While “Happy” is a sentimental ballad, the second song on the album, “Froot,” has a slightly more upbeat and mysterious tone. Perhaps this song is the most eclectic of the bunch as the track uses the metaphor of Diamandis being a fruit waiting to be juiced. This song seems to be fairly sexualized and is one of the more promising successes off the album.
The third song to appear is “I’m a Ruin” which comments on a lover’s desire to continue on loving, despite being a detriment to their partner. Also on this track, it is suggested that the lover being discussed has some sort of secret as shown in the line “Don’t wanna keep a secret but I don’t know how to keep it fair, yeah.”
Moving through the album, “Blue” is the most seemingly pop conforming song on the album. Much like “Froot,” this track seems to have pop undertones that may be hit for mainstream broadcasting. “Forget” and “Better than That” are other upbeat tracks off the record.
Perhaps the most empowering song on the album is the feminist track “You Can’t Pin Me Down” which plays off of the expected sexual and gender roles of women. Diamandis takes a bold risk with this song and touches on a topic often ignored singing the words “I am never gonna give you anything you expect / you think I’m like the others, boy, you need to get your eyes checked / checked.”
The most controversial track off the album, “Savages,” mentions some touchy topics like rape. This effort seems to be a direct critique on society’s violent, narcissistic and hedonistic nature. The catchy chorus of this painfully honest tune comments on facades and deception: “Underneath it all we’re just savages / hidden behind shirts, ties and marriages / how could we expect anything at all? / we’re just animals still learning how to crawl.” Also, throughout the song Diamandis discusses the idea that man should be our biggest fear due to the recurrent destruction of self and others we see in the media.
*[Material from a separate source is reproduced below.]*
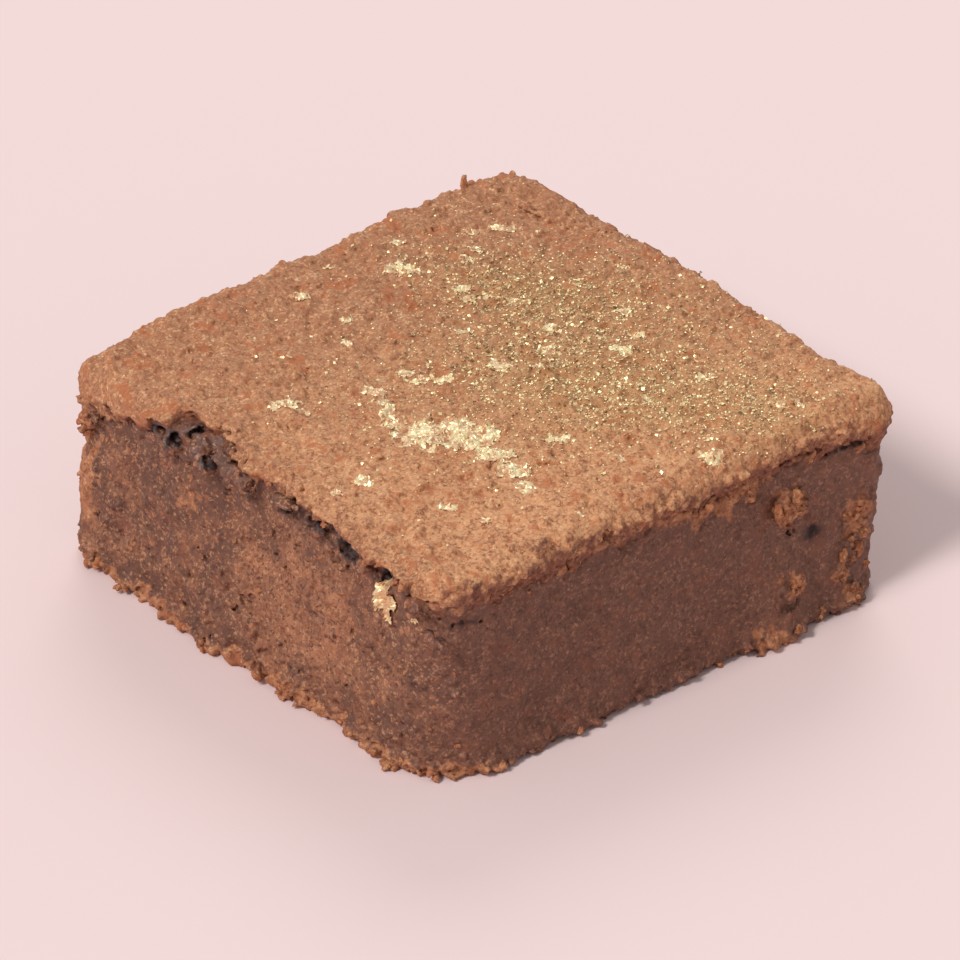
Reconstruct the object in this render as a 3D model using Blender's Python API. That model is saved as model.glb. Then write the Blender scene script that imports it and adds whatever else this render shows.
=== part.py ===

Diamandis’ efforts are expected to be successful—whether in the mainstream media or among her constantly growing fan base. Along with Diamandis’ efforts with Froot, she is also expected to go on “The Froot Tour” which will be stopping at major annual events such as Coachella Festival and Lollapalooza Festival.
Regardless of if listeners are past fans of Diamandis, emerging fans or are uninterested in her catchy tunes, most agree that she has most definitely rocked the music industry.